Princeton University, Princeton NJ

Investigators

Abstract

In 1964, Congress passed the Civil Rights Act, which outlawed employment discrimination, but did not outline specific means of compliance. Employers experimented with dozens of different compliance measures. Many were largely symbolic, such as anti-discrimination policies, while others offered procedural guarantees of equal treatment, such as in dealing with sexual harassment and formal promotion. Still others were more substantive in that they involved positive steps to increase diversity, such as special management training for women and minority mentoring programs. Which of these measures have worked? How did the law matter, and through what kinds of changes in employment practices did it have influence? This project builds on institutional theories of organizational action to address these questions. It distinguishes between symbolic, procedural, and substantive anti-discrimination activities, and specifies hypotheses about the relative effectiveness of each strategy. The project tests the hypotheses using employment data from the annual reports that 412 large employers submitted to the government from 1978 through 1993. These publicly available reports detail employment by race, ethnicity, and gender in nine occupational categories.

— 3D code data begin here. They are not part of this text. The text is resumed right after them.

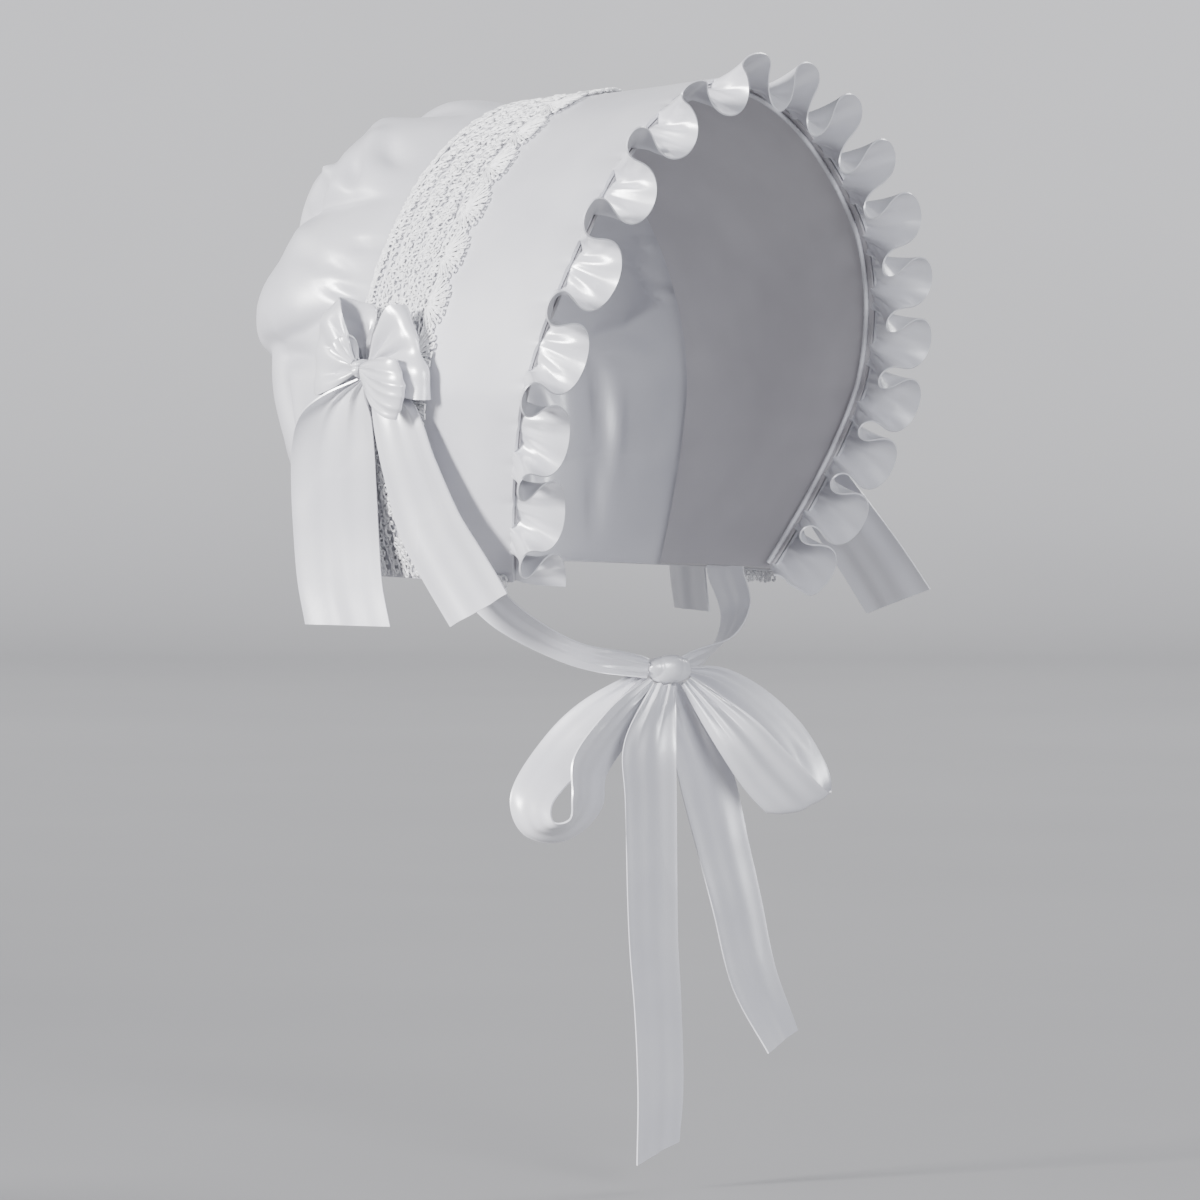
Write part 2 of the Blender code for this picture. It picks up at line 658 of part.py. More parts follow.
def seated(knot, row, reach, width):
    """A bow ribbon's end row, slid in until it is a small gap from its knot."""
    place = np.array(row[:3]) * reach
    half = aimed(row[3:4], row[4:5], IN_KNOT_AXES)[0] * (row[5] * width / 2)
    hold = np.array([0.0, knot.middle[1] if knot.radii[1] < knot.radii[0] else place[1], 0.0])
    return [*(place + seating(knot, place, half, place - hold)) / reach, *row[3:]]


def ribbon_line(rows, origin, axes, reach, width, stations, knot, loop):
    """A bow ribbon's middle line, half-width vectors and width shares."""
    rows = [list(row) for row in rows]
    rows[0] = seated(knot, rows[0], reach, width)
    if loop:
        rows[-1] = seated(knot, rows[-1], reach, width)
    values = spline(rows, stations)
    side, out, up = axes
    middle = origin + reach * (values[:, :1] * side + values[:, 1:2] * out + values[:, 2:3] * up)
    half = aimed(values[:, 3], values[:, 4], axes) * (values[:, 5:6] * width / 2)
    return middle, half, values[:, 5]


def make_ribbon(name, rows, origin, axes, reach, width, stations, knot, loop, mat):
    middle, half, _ = ribbon_line(rows, origin, axes, reach, width, stations, knot, loop)
    sheet(name, np.stack([middle - half, middle + half], axis=1), RIBBON_WALL, mat)


def make_knot(name, knot, origin, axes, mat):
    """A small stuffed knot: a boxy ball stretched along three directions."""
    bm = bmesh.new()
    bmesh.ops.create_uvsphere(bm, u_segments=12, v_segments=7, radius=1.0)
    for vert in bm.verts:
        round_place = np.array(vert.co)
        level = (np.abs(round_place) ** knot.boxiness).sum() ** (1 / knot.boxiness)
        place = knot.middle + round_place / level * knot.radii
        vert.co = origin + sum(axis * place[k] for k, axis in enumerate(axes))
    finish(name, bm, mat)


def bow_place(mirror):
    """The middle of a side bow, and the lace under it."""
    shares = [BOW_ARCH_SHARE, BOW_ARCH_SHARE + 0.01]
    grid = brim_grid(shares, [BOW_BACK_SHARE, 1.0])
    surface = grid[0, 0] + normals(grid)[0, 0] * (LACE_LIFT + LACE_WALL)
    place = surface + np.array([-SIDE_BOW_STANDOFF, 0.0, 0.0])
    return place * np.array([mirror, 1.0, 1.0])


def side_bow_knot_and_axes(mirror):
    axes = (np.array([0.0, -1.0, 0.0]), np.array([-mirror, 0.0, 0.0]), np.array([0.0, 0.0, 1.0]))
    depth = (SIDE_BOW_STANDOFF - GAP + SIDE_KNOT_FRONT) / 2
    radii = np.array([SIDE_KNOT_HALF_WIDTH, depth, SIDE_KNOT_HALF_HEIGHT])
    return Knot(np.array([0.0, SIDE_KNOT_FRONT - depth, 0.0]), radii, SIDE_KNOT_BOXINESS), axes


def make_side_bow(side, mirror, tail_front, satin):
    place = bow_place(mirror)
    knot, axes = side_bow_knot_and_axes(mirror)
    width = SIDE_RIBBON_WIDTH
    pieces = (
        ("loop_front", SIDE_LOOP_FRONT, SIDE_BOW_REACH, 15),
        ("loop_back", SIDE_LOOP_BACK, SIDE_BOW_REACH, 15),
        ("lobe_front", SIDE_LOBE_FRONT, SIDE_BOW_REACH, 13),
        ("lobe_back", SIDE_LOBE_BACK, SIDE_BOW_REACH, 9),
        ("tail_front", tail_front, SIDE_TAIL_LENGTH, 13),
        ("tail_back", SIDE_TAIL_BACK, SIDE_TAIL_LENGTH, 13),
    )
    make_knot(f"{side}_bow_knot", knot, place, axes, satin)
    for piece, rows, reach, stations in pieces:
        loop = not piece.startswith("tail")
        name = f"{side}_bow_{piece}"
        make_ribbon(name, rows, place, axes, reach, width, stations, knot, loop, satin)


def chin_place():
    return np.array([0.0, FRONT_Y + CHIN_KNOT_BEHIND_FRONT, FOOT_Z - CHIN_KNOT_BELOW_FOOT])


def chin_knot_and_axes():
    turn = CHIN_BOW_TURN
    axes = np.array([
        [math.cos(turn), math.sin(turn), 0.0],
        [math.sin(turn), -math.cos(turn), 0.0],
        [0.0, 0.0, 1.0],
    ])
    radii = np.array([CHIN_KNOT_HALF_WIDTH, CHIN_KNOT_HALF_DEPTH, CHIN_KNOT_HALF_HEIGHT])
    return Knot(np.zeros(3), radii, CHIN_KNOT_BOXINESS), axes


def chin_strand_line(mirror, stations):
    """From inside the brim's foot down to the chin knot: as ribbon_line."""
    knot, knot_axes = chin_knot_and_axes()
    place = chin_place()
    start_y = FRONT_Y + FOOT_SETBACK + STRAND_STARTS_BEHIND_FOOT
    back = STRAND_STARTS_BEHIND_FOOT / (BRIM_DEPTH - FOOT_SETBACK)
    foot_half = OPENING_FOOT_HALF_WIDTH + (SEAM_FOOT_HALF_WIDTH - OPENING_FOOT_HALF_WIDTH) * back
    inside = foot_half - BRIM_WALLS - GAP - RIBBON_WALL / 2
    rows = []
    for row in CHIN_STRAND:
        x = -row.across * inside * mirror
        y = start_y + (place[1] - start_y) * row.forward
        z = FOOT_Z + (place[2] - FOOT_Z) * row.down
        rows.append([x, y, z, row.turn, row.tip, row.width])
    axes = (np.array([mirror, 0.0, 0.0]), np.array([0.0, -1.0, 0.0]), np.array([0.0, 0.0, 1.0]))
    last = rows[-1]
    half = aimed(last[3:4], last[4:5], axes)[0] * (last[5] * CHIN_RIBBON_WIDTH / 2)
    slide = np.array([-mirror * CHIN_KNOT_HALF_WIDTH, 0.0, 0.0])
    moved = seating(knot, knot_axes @ (last[:3] - place), knot_axes @ half, knot_axes @ slide)
    last[:3] = last[:3] + knot_axes.T @ moved
    values = spline(rows, stations)
    half = aimed(values[:, 3], values[:, 4], axes) * (values[:, 5:6] * CHIN_RIBBON_WIDTH / 2)
    return values[:, :3], half, values[:, 5]


def make_chin_strand(side, mirror, satin):
    middle, half, _ = chin_strand_line(mirror, 13)
    grid = np.stack([middle - half, middle + half], axis=1)
    sheet(f"chin_strand_{side}", grid, RIBBON_WALL, satin)


def make_chin_tie(satin):
    make_chin_strand("near", 1.0, satin)
    make_chin_strand("far", -1.0, satin)
    place = chin_place()
    knot, axes = chin_knot_and_axes()
    make_knot("chin_knot", knot, place, axes, satin)
    pieces = (
        ("loop_near", CHIN_LOOP_NEAR, CHIN_LOOP_REACH, 23),
        ("loop_far", CHIN_LOOP_FAR, CHIN_LOOP_REACH, 21),
        ("tail_near", CHIN_TAIL_NEAR, CHIN_TAIL_LENGTH, 15),
        ("tail_far", CHIN_TAIL_FAR, CHIN_TAIL_LENGTH, 13),
    )
    width = CHIN_RIBBON_WIDTH
    for piece, rows, reach, stations in pieces:
        loop = piece.startswith("loop")
        name = f"chin_{piece}"
        make_ribbon(name, rows, place, axes, reach, width, stations, knot, loop, satin)


def main():
    clear_scene()
    satin = make_material("white_satin", SATIN_COLOUR, 0.34)
    lining_cloth = make_material("lining_satin", LINING_COLOUR, 0.42)
    lace = make_material("white_lace", LACE_COLOUR, 0.85)
    make_brim(satin, lining_cloth)
    make_piping(satin)
    make_ruffle(satin)
    make_crown(satin)
    make_lace_band(lace)
    sides = (("near", 1.0, SIDE_TAIL_FRONT), ("far", -1.0, FAR_TAIL_FRONT))
    for side, mirror, tail_front in sides:
        make_hem(side, mirror, lace)
        make_side_bow(side, mirror, tail_front, satin)
    make_chin_tie(satin)


main()
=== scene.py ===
"""The satin poke bonnet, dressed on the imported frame.

Metres, +Z up, the frame's own axes. The named sizes and the line functions are
the source's, repeated here because this script reads nothing but the frame.
"""
import math
from collections import namedtuple

import bpy
import numpy as np
from mathutils import Matrix, Vector


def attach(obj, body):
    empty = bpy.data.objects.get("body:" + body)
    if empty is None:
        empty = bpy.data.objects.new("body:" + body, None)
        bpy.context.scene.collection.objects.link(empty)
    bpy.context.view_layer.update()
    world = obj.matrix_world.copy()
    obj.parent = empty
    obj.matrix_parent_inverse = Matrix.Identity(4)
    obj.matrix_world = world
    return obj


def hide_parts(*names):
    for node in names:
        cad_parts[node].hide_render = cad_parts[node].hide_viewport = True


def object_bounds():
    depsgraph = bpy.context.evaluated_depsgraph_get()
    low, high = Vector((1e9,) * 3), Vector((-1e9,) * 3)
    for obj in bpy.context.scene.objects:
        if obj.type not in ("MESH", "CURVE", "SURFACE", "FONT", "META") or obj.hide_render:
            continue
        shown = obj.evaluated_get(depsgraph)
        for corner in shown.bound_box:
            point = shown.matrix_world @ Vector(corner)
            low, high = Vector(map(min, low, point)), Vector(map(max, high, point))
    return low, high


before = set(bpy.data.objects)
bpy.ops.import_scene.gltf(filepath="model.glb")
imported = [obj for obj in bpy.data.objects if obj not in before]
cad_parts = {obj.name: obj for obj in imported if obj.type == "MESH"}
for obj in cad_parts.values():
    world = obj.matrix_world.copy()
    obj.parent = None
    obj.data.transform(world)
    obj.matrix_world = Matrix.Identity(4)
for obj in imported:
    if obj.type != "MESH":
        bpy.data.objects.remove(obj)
CAD_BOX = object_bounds()

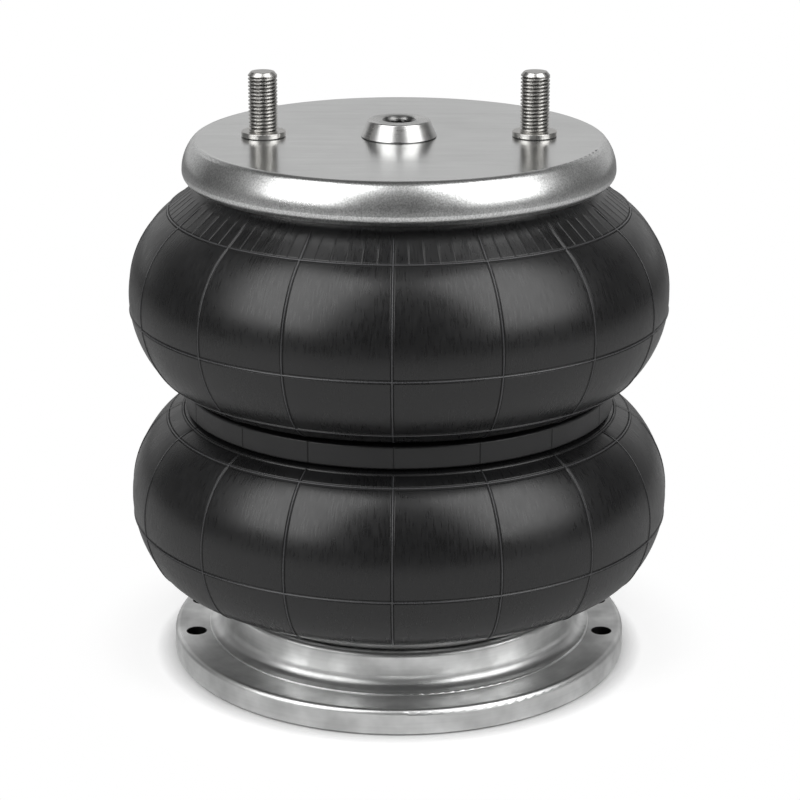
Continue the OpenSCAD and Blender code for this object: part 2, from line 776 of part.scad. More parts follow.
pedestal();
pedestal_screws();
pedestal_washers();
lower_bead_plate();
lower_plate_nuts();
lower_bead();
lower_bead_wire();
bump_nut();
bump_plate();
bump_stop();
bump_washer();
bump_screw();
lower_cover();
lower_outer_ply();
lower_inner_ply();
lower_liner();
girdle_hoop();
girdle_band();
upper_cover();
upper_outer_ply();
upper_inner_ply();
upper_liner();
upper_bead();
upper_bead_wire();
upper_bead_plate();
inlet_boss();
mounting_studs();
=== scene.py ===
import math

import bmesh
import bpy
import numpy as np
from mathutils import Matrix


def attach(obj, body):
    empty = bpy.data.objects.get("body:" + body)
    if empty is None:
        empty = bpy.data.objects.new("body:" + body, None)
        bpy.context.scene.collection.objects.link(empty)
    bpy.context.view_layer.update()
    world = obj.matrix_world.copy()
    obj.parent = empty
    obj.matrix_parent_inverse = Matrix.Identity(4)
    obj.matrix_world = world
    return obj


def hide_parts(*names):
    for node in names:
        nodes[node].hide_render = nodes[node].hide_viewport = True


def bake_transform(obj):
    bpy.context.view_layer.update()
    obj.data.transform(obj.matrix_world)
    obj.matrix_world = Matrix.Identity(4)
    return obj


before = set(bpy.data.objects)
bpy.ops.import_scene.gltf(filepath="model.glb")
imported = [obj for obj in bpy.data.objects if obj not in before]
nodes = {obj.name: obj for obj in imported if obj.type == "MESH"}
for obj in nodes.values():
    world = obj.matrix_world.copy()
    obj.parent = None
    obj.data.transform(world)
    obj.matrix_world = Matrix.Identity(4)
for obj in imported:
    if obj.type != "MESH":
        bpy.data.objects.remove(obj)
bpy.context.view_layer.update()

MM = 0.001


# ---- Camera ----
# Where the photograph was taken from: a long lens a metre away, straight in
# front of the two studs and a little above the upper plate.
CAMERA_DISTANCE = 1040.6 * MM
CAMERA_RISE = math.radians(18.13)
CAMERA_AIM_Z = 110.65 * MM
CAMERA_LENS = 109.37
CAMERA_SENSOR = 36.0
CAMERA_SHIFT = 1 / 800

camera_data = bpy.data.cameras.new("front_camera")
camera_data.lens = CAMERA_LENS
camera_data.sensor_width = CAMERA_SENSOR
camera_data.shift_x = CAMERA_SHIFT
camera_data.clip_end = 50
camera = bpy.data.objects.new("front_camera", camera_data)
camera.location = (
    0,
    -CAMERA_DISTANCE * math.cos(CAMERA_RISE),
    CAMERA_AIM_Z + CAMERA_DISTANCE * math.sin(CAMERA_RISE),
)
camera.rotation_euler = (math.pi / 2 - CAMERA_RISE, 0, 0)
bpy.context.scene.collection.objects.link(camera)
bpy.context.scene.camera = camera
bpy.context.scene.view_settings.view_transform = "Standard"


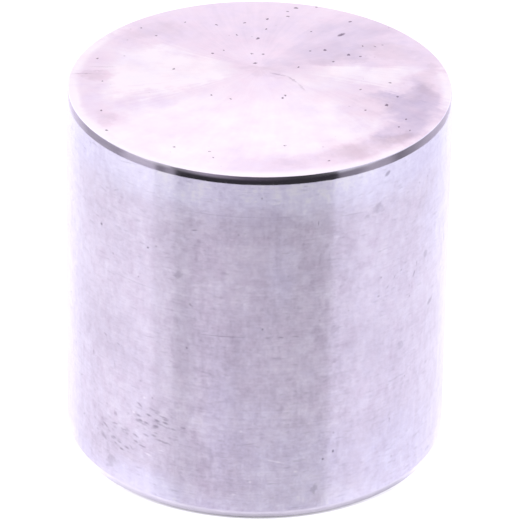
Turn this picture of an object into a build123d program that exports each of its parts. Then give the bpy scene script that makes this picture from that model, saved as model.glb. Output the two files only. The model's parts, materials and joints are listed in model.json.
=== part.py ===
from build123d import *
import os

# Cap-type valve shim, in millimetres.
# One turned, hardened and ground steel piece. It slips over the end of a valve stem,
# and its solid crown sets the gap between the stem and the rocker or cam above it.
# The origin is the centre of the open rim that it stands on, and +Z is its axis, towards the crown.

# The stem end that the shim fits over, and the running clearance on each side of it
stem_diameter = 7.0
stem_clearance = 0.02

# The crown's thickness is the size that a shim is chosen by
crown_thickness = 4.5
seat_depth = 5.5
skirt_wall = 1.48

# Both outer edges are broken by a steep polished bevel: little of the radius, more of the height
edge_break_depth = 0.05
edge_break_height = 0.2

# Lead-in at the mouth of the bore, and the round left by the boring tool at its seat
mouth_chamfer = 0.3
seat_corner_radius = 0.25

# Sizes that follow
bore_radius = stem_diameter / 2 + stem_clearance
outside_radius = bore_radius + skirt_wall
height = seat_depth + crown_thickness

with BuildPart() as valve_shim:
    # Ground blank, standing on what will be the open rim
    with BuildSketch(Plane.XY):
        Circle(outside_radius)
    extrude(amount=height)
    rim_face = valve_shim.faces().sort_by(Axis.Z).first
    crown_face = valve_shim.faces().sort_by(Axis.Z).last
    outer_edges = valve_shim.edges().filter_by(GeomType.CIRCLE)

    # Steep bevel on each outer edge, measured in from its flat end face
    chamfer(outer_edges.group_by(Axis.Z)[0], edge_break_depth, edge_break_height, reference=rim_face)
    chamfer(outer_edges.group_by(Axis.Z)[-1], edge_break_depth, edge_break_height, reference=crown_face)

    # Blind bore for the stem, cut upwards from the rim, with a flat seat
    with BuildSketch(Plane.XY):
        Circle(bore_radius)
    extrude(amount=seat_depth, mode=Mode.SUBTRACT)
    bore_edges = valve_shim.edges(Select.LAST).filter_by(GeomType.CIRCLE)
    fillet(bore_edges.sort_by(Axis.Z).last, seat_corner_radius)
    chamfer(bore_edges.sort_by(Axis.Z).first, mouth_chamfer)

valve_shim.part.label = "valve_shim"

os.makedirs("parts", exist_ok=True)
export_step(valve_shim.part, "parts/valve_shim.step")
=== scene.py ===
"""Looks of a cap-type valve shim: one turned, hardened and ground piece of steel, about 10 mm each way.

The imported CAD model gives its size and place. This script turns a smooth copy of it, finishes each of
its machined surfaces, and sets it on a pale floor in soft light, seen as in the photograph.
"""
import json
import math

import bmesh
import bpy
from mathutils import Euler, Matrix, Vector


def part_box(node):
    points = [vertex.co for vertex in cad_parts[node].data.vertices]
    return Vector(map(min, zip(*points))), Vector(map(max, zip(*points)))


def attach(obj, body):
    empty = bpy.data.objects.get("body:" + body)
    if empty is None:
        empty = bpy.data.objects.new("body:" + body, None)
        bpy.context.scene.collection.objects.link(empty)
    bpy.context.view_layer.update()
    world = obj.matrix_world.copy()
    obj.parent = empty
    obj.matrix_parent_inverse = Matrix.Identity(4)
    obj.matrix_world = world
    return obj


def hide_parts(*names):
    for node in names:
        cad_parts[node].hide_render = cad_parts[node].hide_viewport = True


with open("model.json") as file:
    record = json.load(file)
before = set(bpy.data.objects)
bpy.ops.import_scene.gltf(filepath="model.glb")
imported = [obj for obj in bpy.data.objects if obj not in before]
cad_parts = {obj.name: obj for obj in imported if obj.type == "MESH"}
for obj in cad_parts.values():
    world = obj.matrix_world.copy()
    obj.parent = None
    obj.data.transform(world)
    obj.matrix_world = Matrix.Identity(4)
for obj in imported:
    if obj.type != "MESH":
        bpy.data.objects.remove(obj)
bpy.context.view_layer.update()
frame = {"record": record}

MM = 0.001

# Sizes of the shim, in metres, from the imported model
crown_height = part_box("valve_shim")[1].z
mounts = {mount["name"]: mount for mount in frame["record"]["mounts"]}
outside_radius = mounts["outside"]["dims"]["r_mm"] * MM
bore_radius = mounts["stem_bore"]["dims"]["r_mm"] * MM
bore_wall = mounts["stem_bore"]["dims"]["length_mm"] * MM

# Edge treatments, as in the CAD model
edge_break_depth = 0.05 * MM
edge_break_height = 0.2 * MM
mouth_chamfer = 0.3 * MM
seat_corner_radius = 0.25 * MM
seat_height = mouth_chamfer + bore_wall + seat_corner_radius

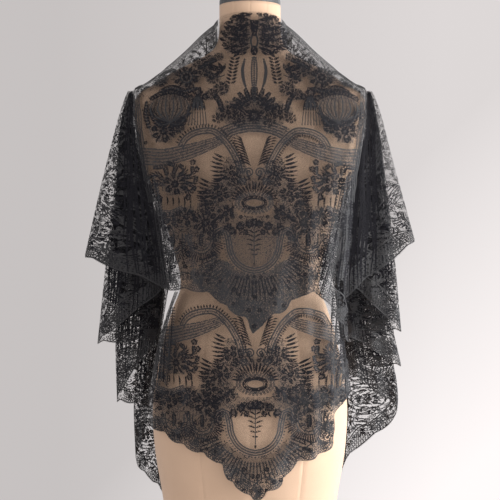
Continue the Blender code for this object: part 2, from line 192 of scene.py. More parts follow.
# Hems of the back, from the left side to the right: across, height
UPPER_HEM = (
    (-0.1480, 0.8700),
    (-0.1190, 0.8700),
    (-0.0760, 0.8650),
    (-0.0560, 0.8560),
    (-0.0440, 0.8440),
    (-0.0180, 0.8260),
    (-0.0010, 0.8160),
    (0.0080, 0.7945),
    (0.0250, 0.8180),
    (0.0530, 0.8320),
    (0.0710, 0.8500),
    (0.0850, 0.8600),
    (0.1080, 0.8640),
    (0.1400, 0.8300),
    (0.1700, 0.7700),
)
LOWER_HEM = (
    (-0.1790, 0.6330),
    (-0.1560, 0.6260),
    (-0.1330, 0.6140),
    (-0.1010, 0.5980),
    (-0.0750, 0.5890),
    (-0.0450, 0.5700),
    (-0.0330, 0.5450),
    (-0.0130, 0.5300),
    (0.0100, 0.5140),
    (0.0320, 0.5280),
    (0.0500, 0.5390),
    (0.0650, 0.5620),
    (0.0850, 0.5780),
    (0.1150, 0.5860),
    (0.1370, 0.6100),
    (0.1390, 0.6500),
    (0.1510, 0.6680),
    (0.1740, 0.6880),
    (0.1710, 0.7450),
)

# Path of the front edge of each front panel: height, left distance from the middle, right distance
FRONT_EDGE = (
    (0.470, 0.160, 0.170),
    (0.540, 0.166, 0.172),
    (0.650, 0.172, 0.176),
    (0.760, 0.168, 0.172),
    (0.850, 0.155, 0.160),
    (1.000, 0.128, 0.130),
    (1.130, 0.100, 0.102),
    (1.260, 0.074, 0.074),
    (1.340, 0.058, 0.058),
)

# Valleys between the flutes, beside the form: height, distance from the middle
VALLEY = (
    (0.480, 0.176),
    (0.600, 0.184),
    (0.660, 0.186),
    (0.720, 0.178),
    (0.800, 0.164),
    (0.873, 0.158),
    (0.950, 0.163),
    (1.050, 0.185),
    (1.150, 0.210),
    (1.190, 0.2125),
    (FOLD_Z, 0.2110),
)

# Depth of the four valleys on each side, behind (-) to before (+) the middle: height, one column a valley
VALLEY_DEPTH = (
    (0.640, -0.050, -0.012, 0.030, 0.072),
    (0.873, -0.050, -0.010, 0.032, 0.074),
    (1.0566, -0.062, -0.018, 0.026, 0.070),
    (1.152, -0.058, -0.018, 0.020, 0.056),
    (1.195, -0.044, -0.014, 0.014, 0.044),
    (1.215, -0.030, -0.010, 0.010, 0.030),
    (FOLD_Z, -0.022, -0.007, 0.007, 0.022),
)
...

It also surveys these companies to chart the history of their personnel practices, and merges the survey data with the annual reports. It then analyzes how particular employment practices of the companies (obtained from the survey data) affect the gender, racial, and ethnic composition of their workforce (obtained from the annual reports). The project represents the first sustained effort to sort out the effects of employment practices on workforce composition, and to measure the effectiveness of activities designed to satisfy anti-discrimination laws in making the workforce more diverse.